Will Canada’s real estate become more affordable due to the ban on foreign buyers? Not necessarily
Starting this year, certain foreign buyers will be not allowed to purchase residential property in Canada under the new rule which, according to the federal government, should improve housing affordability.
However, many experts doubt that the two-year ban will have a significant influence on real estate prices, as non-resident buyers account for a small share of the housing market, and many of them will be pushed out of it.
“In my opinion, it’s more a political policy, than an economic decision,” – noted Brendon Ogmundson, chief economist at the British Columbia Real Estate Association.
“Many have been convinced during the previous few years that it’s foreign investors and foreign money that are pushing home prices, and not the combination of low interest rates and restrained supply.”
We have only limited data on foreign buyers and owners in the country. In the four provinces and one territory surveyed by the Canadian Housing Statistics Program in 2020, 2-6% of residential properties had at least one non-resident owner.

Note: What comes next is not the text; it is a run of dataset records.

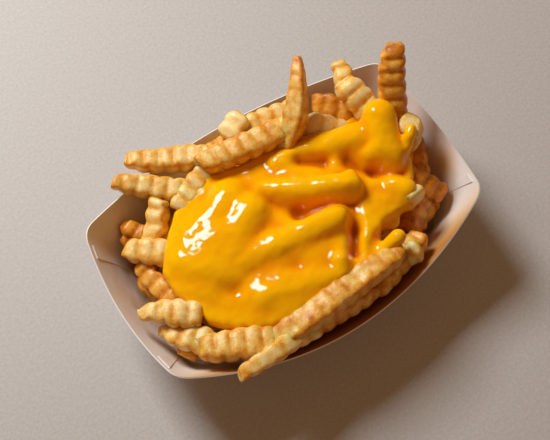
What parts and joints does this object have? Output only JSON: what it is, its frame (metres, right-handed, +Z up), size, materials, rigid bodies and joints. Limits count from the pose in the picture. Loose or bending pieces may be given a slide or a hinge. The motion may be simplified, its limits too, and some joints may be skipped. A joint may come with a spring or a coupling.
{
  "type": "cheese fries",
  "caption": "Crinkle-cut fries heaped in a folded white paperboard tray with bowed walls, covered by a thick glossy blanket of melted cheese sauce.",
  "frame": {"origin": "middle of the underside of the tray's flat base", "axes": "+X along the tray's length, +Y across it, +Z up"},
  "size_m": [0.1826, 0.1303, 0.0825],
  "materials": {
    "paperboard": "matt white clay-coated board",
    "fried_potato": "dry crisp fried crust, golden with browner ridges",
    "cheese_sauce": "wet glossy melted cheese"
  },
  "bodies": {
    "root": {"tray": "paperboard", "fries": "fried_potato", "cheese_sauce": "cheese_sauce"}
  },
  "joints": []
}
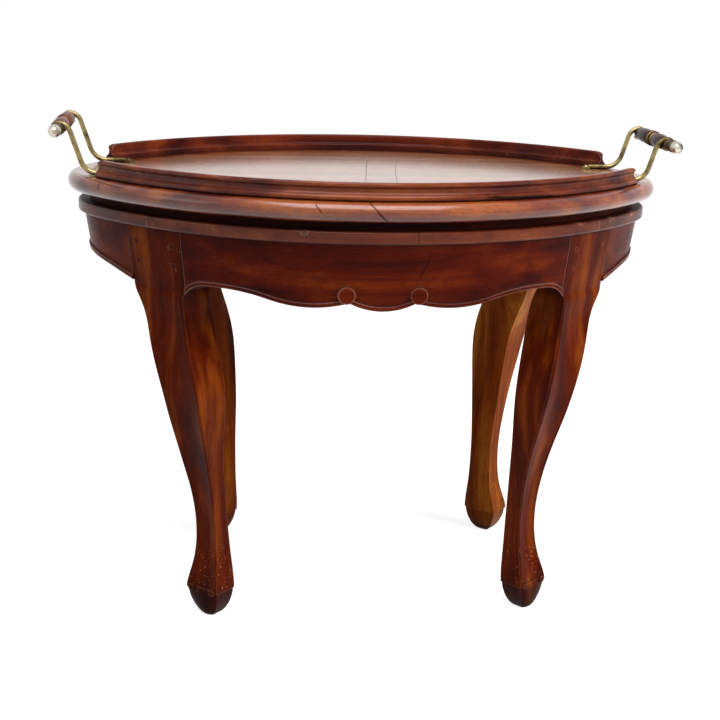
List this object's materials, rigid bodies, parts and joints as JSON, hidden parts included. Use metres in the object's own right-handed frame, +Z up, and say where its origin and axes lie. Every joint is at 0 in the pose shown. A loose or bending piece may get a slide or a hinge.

In case of British Columbia’s hot real estate market, only about 1.1% of sales in 2021 involved a foreign buyer, which is less than the 3% reported in 2017. The provincial government explains this decline by its taxes on non-residents, speculators and empty homes. According to Ontario’s government, there’s “a downward trend” in foreigners buying homes since it started taxing non-resident purchases in 2017.
Finance Minister Chrystia Freeland rejected requests for an interview, and her spokesperson said: “Houses should be homes for Canadians to live in and not an investment asset for foreigners.”
The report by Canada Mortgage and Housing Corporation says the government has not developed a scenario of the ban’s potential influence on the real estate market and prices.
The ban doesn’t apply to Canadian citizens and permanent residents, while other buyers face different rules.
International students and foreign workers can buy one property if they have lived in Canada for a certain time, meaning they plan to become permanent residents.
Workers need to work in Canada for three out of the four years before the real estate purchase, while students need to be present in Canada for 244 days each year for the five years before buying. International students are not allowed to purchase a property for more than $500,000.
The ban doesn’t apply to foreign nationals with temporary resident status, refugees, diplomats, consular staff and members of international organizations living in Canada.
Non-Canadian entities, e.g. overseas corporations and foreign-controlled Canadian entities, can not buy homes in Canada.
However, the ban only applies to residential properties with three or fewer dwelling units, with certain exceptions for less-populated areas. Recreational properties (cottages, cabins, and other vacation houses) are also exempt.